Q. Along those same lines, on the start tomorrow, based on what's happened at St. Pete and Barber, the green flag has been thrown so many hundred feet from the start finish line, and it looks to me like there's a big Toyota bridge that would block the view of the drivers. In the past it seems like when the pole sitter came out of the hairpin, the last turn, just bonsaied down. I assume that's not going to happen now; everybody is going to go two by two; but I'm wondering if you're going to be able to see the green flag.
JUSTIN WILSON: I think the question is how many drivers actually look at the green flag. We all look at the car in front. When the car in front is going, we're going, as well. That's pretty much it. I think seeing the green flag is not really an issue. The team radio tells us it's green. We can't overtake until we get to the start line, so you're trying to judge everything off that start line, and you know where that is. I don't think visibility will be an issue.
THE MODERATOR: We have been joined now by our pole sitter, Will Power of Team Penske. This is Will's third consecutive pole at Long Beach and also his third consecutive pole of the season. Will, if you would, walk us through today's qualifying session.

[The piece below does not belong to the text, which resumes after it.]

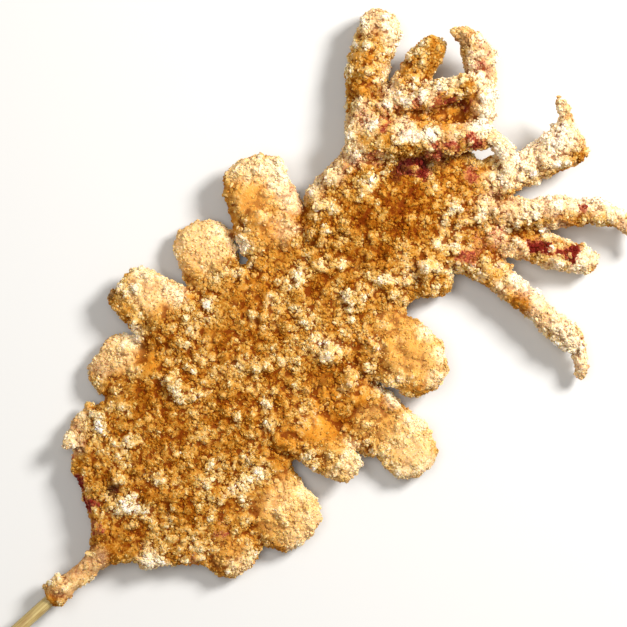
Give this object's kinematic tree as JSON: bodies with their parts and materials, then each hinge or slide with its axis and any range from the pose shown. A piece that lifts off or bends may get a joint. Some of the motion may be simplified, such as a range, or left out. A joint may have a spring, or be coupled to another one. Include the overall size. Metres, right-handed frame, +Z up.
{
  "type": "deep-fried squid on a skewer",
  "caption": "Whole squid, slit into tabs and splayed flat, deep-fried in a craggy golden starch crust on a long bamboo skewer.",
  "frame": {"origin": "middle of the bounding box's base, on the surface that the squid lies on", "axes": "+X along the skewer from the handle to the squid's arms, +Y across the mantle, +Z up through the crusted front"},
  "size_m": [0.3946, 0.167, 0.0259],
  "materials": {
    "fried_crust": "crisp granular fried starch crust, golden with cream crumbs, dark pinholes and pinkish skin showing through",
    "bamboo": "plain bamboo with fine lengthwise fibres"
  },
  "bodies": {
    "root": {"fried_squid": "fried_crust", "skewer": "bamboo"}
  },
  "joints": []
}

WILL POWER: Yeah, that was definitely a tough one. I think Ryan had me there right till the end. He had a left going that was pretty quick. I think he might have blown the last sector, but worked very hard for that. I know how fast Hunter‑Reay is around here from the race last year. He's bloody hard to beat.
You know, it's going to be a tough day tomorrow, but qualifying today I think we put ourselves in the best possible position.
Q. Will, you won here in 2008 in the Champ Car finale not on the pole; you win the pole the last two years but don't win. How important is it to you and/or what would it mean to you to win here in the IRL?
WILL POWER: Yeah, it would mean a lot, actually. It's one of my favorite tracks. I love it around here. I've been trying to win it for the last couple of years, you know, just sort of there knocking on the door. But as you know, in racing everything has to go right on the day, absolutely everything. I think that that's what we've got to do tomorrow. We've got to do very similar to Barber and just put the whole thing together.